# X-Over For DIY Main



## Endesereth (Sep 15, 2009)

Hey everybody I have been thinking that I am going to be building a main speaker lately, it'll use 2xSilver Flute W20RC38-08, 8" Wool Cone, Eminence ALPHA-6A, 6" Midrange, and a Audax TW025A20 1" Titanium Dome Tweeter, all from madisound. 
I'll be using highpass 1st order 80hz and lowpass 600hz 2nd order for the woofer
lowpass 6000hz and highpass 100hz both 2nd order for the mid 
highpass of 1800hz 2nd order for the tweeter
Really my only question is I've been using http://www.termpro.com/articles/xover2.html as a reference for the x-over components and i just wanna get a confirmation that this is a decent site...
Thanks!


----------



## looneybomber (Sep 20, 2006)

Endesereth said:


> Hey everybody I have been thinking that I am going to be building a main speaker lately, it'll use 2xSilver Flute W20RC38-08, 8" Wool Cone, Eminence ALPHA-6A, 6" Midrange, and a Audax TW025A20 1" Titanium Dome Tweeter, all from madisound.
> I'll be using highpass 1st order 80hz and lowpass 600hz 2nd order for the woofer
> lowpass 6000hz and highpass 100hz both 2nd order for the mid
> highpass of 1800hz 2nd order for the tweeter
> ...


Wait what?
Woofer frequency, <600
Mid frequency 100-6000
Tweeter freq >1800hz
:scratch:


----------



## Endesereth (Sep 15, 2009)

ya i figured that, that would give me the most equed response...since you split the signal 3 ways and each one gets its own line(sorry if i am really confusing:gulp am i doing it wrong cause this is going to be the first crossover ive ever done...


----------



## looneybomber (Sep 20, 2006)

Well a basic crossover design would have the crossover points match.
For example,
Woofer <500hz
Mid 500-2500hz
tweeter >2500hz.

Looking at your drivers, you're right around the same cost as would be proven DIY designs. One's which they did a lot of driver testing, baffle designing, and quite a few different crossover tweaks after measuring on and off axis. For a first DIY design, you may want to cut your costs down, or look at existing designs for a better sound quality.


----------



## Endesereth (Sep 15, 2009)

ya i have been looking at different designs, on winisd each time you do that it'll have a dip when the x-over switches form driver to driver...so is my design a big no no?


----------



## looneybomber (Sep 20, 2006)

Endesereth said:


> ya i have been looking at different designs, on winisd each time you do that it'll have a dip when the x-over switches form driver to driver...so is my design a big no no?

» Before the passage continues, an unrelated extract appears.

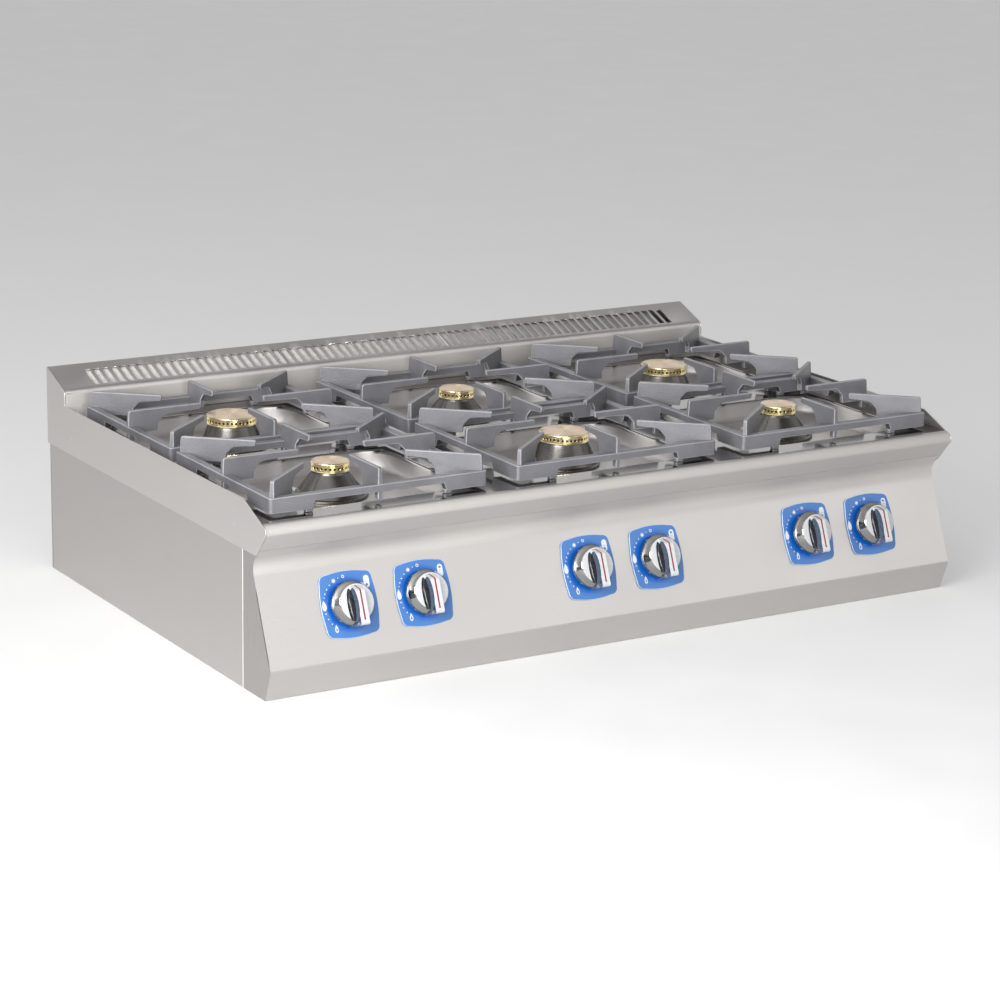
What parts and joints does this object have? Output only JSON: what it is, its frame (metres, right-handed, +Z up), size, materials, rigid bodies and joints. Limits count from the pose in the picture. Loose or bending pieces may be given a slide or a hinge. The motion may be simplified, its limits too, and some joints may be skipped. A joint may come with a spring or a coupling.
{
  "type": "commercial gas range",
  "caption": "Modular stainless gas range top with open burners in pressed wells, lift-off cast grates, push-and-turn knobs on a sloping fascia and a low louvred flue.",
  "frame": {"origin": "under the middle of the range, on the surface it stands on", "axes": "+X to the cook's right, +Y to the back, +Z up; the knobs face -Y"},
  "size_m": [1.2, 0.7912, 0.3266],
  "materials": {
    "body_steel": "satin brushed stainless steel",
    "hob_steel": "polished pressed stainless steel",
    "inner_steel": "plain sheet steel",
    "gas_pipe": "drawn steel tube",
    "burner_steel": "polished drawn steel cone",
    "cap_brass": "turned brass, satin top and bright ported rim",
    "grate_iron": "grey enamelled cast iron, slightly pebbled",
    "plate_blue": "glossy blue with white control marks",
    "knob_chrome": "chromed ring with a white enamelled face",
    "valve_steel": "turned steel",
    "valve_brass": "hot-pressed brass"
  },
  "bodies": {
    "body": {"bottom_panel": "inner_steel", "left_side_panel": "body_steel", "right_side_panel": "body_steel", "rear_panel": "inner_steel", "control_fascia": "body_steel", "left_side_apron": "body_steel", "right_side_apron": "body_steel", "hob_top": "hob_steel", "flue_cover": "body_steel", "cross_rail": "inner_steel", "gas_manifold": "gas_pipe", "gas_inlet": "gas_pipe", "burner_body_front_left": "burner_steel", "knob_plate_front_left": "plate_blue", "valve_body_front_left": "valve_brass", "supply_pipe_front_left": "gas_pipe", "burner_body_rear_left": "burner_steel", "knob_plate_rear_left": "plate_blue", "valve_body_rear_left": "valve_brass", "supply_pipe_rear_left": "gas_pipe", "burner_body_front_middle": "burner_steel", "knob_plate_front_middle": "plate_blue", "valve_body_front_middle": "valve_brass", "supply_pipe_front_middle": "gas_pipe", "burner_body_rear_middle": "burner_steel", "knob_plate_rear_middle": "plate_blue", "valve_body_rear_middle": "valve_brass", "supply_pipe_rear_middle": "gas_pipe", "burner_body_front_right": "burner_steel", "knob_plate_front_right": "plate_blue", "valve_body_front_right": "valve_brass", "supply_pipe_front_right": "gas_pipe", "burner_body_rear_right": "burner_steel", "knob_plate_rear_right": "plate_blue", "valve_body_rear_right": "valve_brass", "supply_pipe_rear_right": "gas_pipe"},
    "grate_front_left": {"grate_front_left": "grate_iron"},
    "cap_front_left": {"burner_cap_front_left": "cap_brass"},
    "stem_front_left": {"valve_stem_front_left": "valve_steel"},
    "knob_front_left": {"knob_front_left": "knob_chrome"},
    "grate_rear_left": {"grate_rear_left": "grate_iron"},
    "cap_rear_left": {"burner_cap_rear_left": "cap_brass"},
    "stem_rear_left": {"valve_stem_rear_left": "valve_steel"},
    "knob_rear_left": {"knob_rear_left": "knob_chrome"},
    "grate_front_middle": {"grate_front_middle": "grate_iron"},
    "cap_front_middle": {"burner_cap_front_middle": "cap_brass"},
    "stem_front_middle": {"valve_stem_front_middle": "valve_steel"},
    "knob_front_middle": {"knob_front_middle": "knob_chrome"},
    "grate_rear_middle": {"grate_rear_middle": "grate_iron"},
    "cap_rear_middle": {"burner_cap_rear_middle": "cap_brass"},
    "stem_rear_middle": {"valve_stem_rear_middle": "valve_steel"},
    "knob_rear_middle": {"knob_rear_middle": "knob_chrome"},
    "grate_front_right": {"grate_front_right": "grate_iron"},
    "cap_front_right": {"burner_cap_front_right": "cap_brass"},
    "stem_front_right": {"valve_stem_front_right": "valve_steel"},
    "knob_front_right": {"knob_front_right": "knob_chrome"},
    "grate_rear_right": {"grate_rear_right": "grate_iron"},
    "cap_rear_right": {"burner_cap_rear_right": "cap_brass"},
    "stem_rear_right": {"valve_stem_rear_right": "valve_steel"},
    "knob_rear_right": {"knob_rear_right": "knob_chrome"}
  },
  "joints": [
    {"name": "grate_front_left_lift", "type": "slide", "parent": "body", "child": "grate_front_left", "axis": [0, 0, 1], "range_m": [0, 0.15]},
    {"name": "cap_front_left_lift", "type": "slide", "parent": "body", "child": "cap_front_left", "axis": [0, 0, 1], "range_m": [0, 0.06]},
    {"name": "knob_front_left_push", "type": "slide", "parent": "body", "child": "stem_front_left", "axis": [0, 0.9258, -0.3781], "range_m": [0, 0.004], "stiffness_N_per_m": 700, "springref_m": -0.006},
    {"name": "knob_front_left_turn", "type": "hinge", "parent": "stem_front_left", "child": "knob_front_left", "pos_m": [-0.46, -0.34497, 0.11814], "axis": [0, -0.9258, 0.3781], "range_deg": [0, 150]},
    {"name": "grate_rear_left_lift", "type": "slide", "parent": "body", "child": "grate_rear_left", "axis": [0, 0, 1], "range_m": [0, 0.15]},
    {"name": "cap_rear_left_lift", "type": "slide", "parent": "body", "child": "cap_rear_left", "axis": [0, 0, 1], "range_m": [0, 0.06]},
    {"name": "knob_rear_left_push", "type": "slide", "parent": "body", "child": "stem_rear_left", "axis": [0, 0.9258, -0.3781], "range_m": [0, 0.004], "stiffness_N_per_m": 700, "springref_m": -0.006},
    {"name": "knob_rear_left_turn", "type": "hinge", "parent": "stem_rear_left", "child": "knob_rear_left", "pos_m": [-0.34, -0.34497, 0.11814], "axis": [0, -0.9258, 0.3781], "range_deg": [0, 150]},
    {"name": "grate_front_middle_lift", "type": "slide", "parent": "body", "child": "grate_front_middle", "axis": [0, 0, 1], "range_m": [0, 0.15]},
    {"name": "cap_front_middle_lift", "type": "slide", "parent": "body", "child": "cap_front_middle", "axis": [0, 0, 1], "range_m": [0, 0.06]},
    {"name": "knob_front_middle_push", "type": "slide", "parent": "body", "child": "stem_front_middle", "axis": [0, 0.9258, -0.3781], "range_m": [0, 0.004], "stiffness_N_per_m": 700, "springref_m": -0.006},
    {"name": "knob_front_middle_turn", "type": "hinge", "parent": "stem_front_middle", "child": "knob_front_middle", "pos_m": [-0.06, -0.34497, 0.11814], "axis": [0, -0.9258, 0.3781], "range_deg": [0, 150]},
    {"name": "grate_rear_middle_lift", "type": "slide", "parent": "body", "child": "grate_rear_middle", "axis": [0, 0, 1], "range_m": [0, 0.15]},
    {"name": "cap_rear_middle_lift", "type": "slide", "parent": "body", "child": "cap_rear_middle", "axis": [0, 0, 1], "range_m": [0, 0.06]},
    {"name": "knob_rear_middle_push", "type": "slide", "parent": "body", "child": "stem_rear_middle", "axis": [0, 0.9258, -0.3781], "range_m": [0, 0.004], "stiffness_N_per_m": 700, "springref_m": -0.006},
    {"name": "knob_rear_middle_turn", "type": "hinge", "parent": "stem_rear_middle", "child": "knob_rear_middle", "pos_m": [0.06, -0.34497, 0.11814], "axis": [0, -0.9258, 0.3781], "range_deg": [0, 150]},
    {"name": "grate_front_right_lift", "type": "slide", "parent": "body", "child": "grate_front_right", "axis": [0, 0, 1], "range_m": [0, 0.15]},
    {"name": "cap_front_right_lift", "type": "slide", "parent": "body", "child": "cap_front_right", "axis": [0, 0, 1], "range_m": [0, 0.06]},
    {"name": "knob_front_right_push", "type": "slide", "parent": "body", "child": "stem_front_right", "axis": [0, 0.9258, -0.3781], "range_m": [0, 0.004], "stiffness_N_per_m": 700, "springref_m": -0.006},
    {"name": "knob_front_right_turn", "type": "hinge", "parent": "stem_front_right", "child": "knob_front_right", "pos_m": [0.34, -0.34497, 0.11814], "axis": [0, -0.9258, 0.3781], "range_deg": [0, 150]},
    {"name": "grate_rear_right_lift", "type": "slide", "parent": "body", "child": "grate_rear_right", "axis": [0, 0, 1], "range_m": [0, 0.15]},
    {"name": "cap_rear_right_lift", "type": "slide", "parent": "body", "child": "cap_rear_right", "axis": [0, 0, 1], "range_m": [0, 0.06]},
    {"name": "knob_rear_right_push", "type": "slide", "parent": "body", "child": "stem_rear_right", "axis": [0, 0.9258, -0.3781], "range_m": [0, 0.004], "stiffness_N_per_m": 700, "springref_m": -0.006},
    {"name": "knob_rear_right_turn", "type": "hinge", "parent": "stem_rear_right", "child": "knob_rear_right", "pos_m": [0.46, -0.34497, 0.11814], "axis": [0, -0.9258, 0.3781], "range_deg": [0, 150]}
  ]
}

Your design had crossover points with a couple octaves of overlap. I don't know enough to design a good crossover, but I know enough that lowpassing your woofer at 600 and high passing that mid at 100 is a bad idea; low passing the mid at 6000hz is much too high, and high passing that tweeter at 1800hz is pushing. It's resonant frequency is ~1150, so you'd want to stay one octave above that = 2300hz.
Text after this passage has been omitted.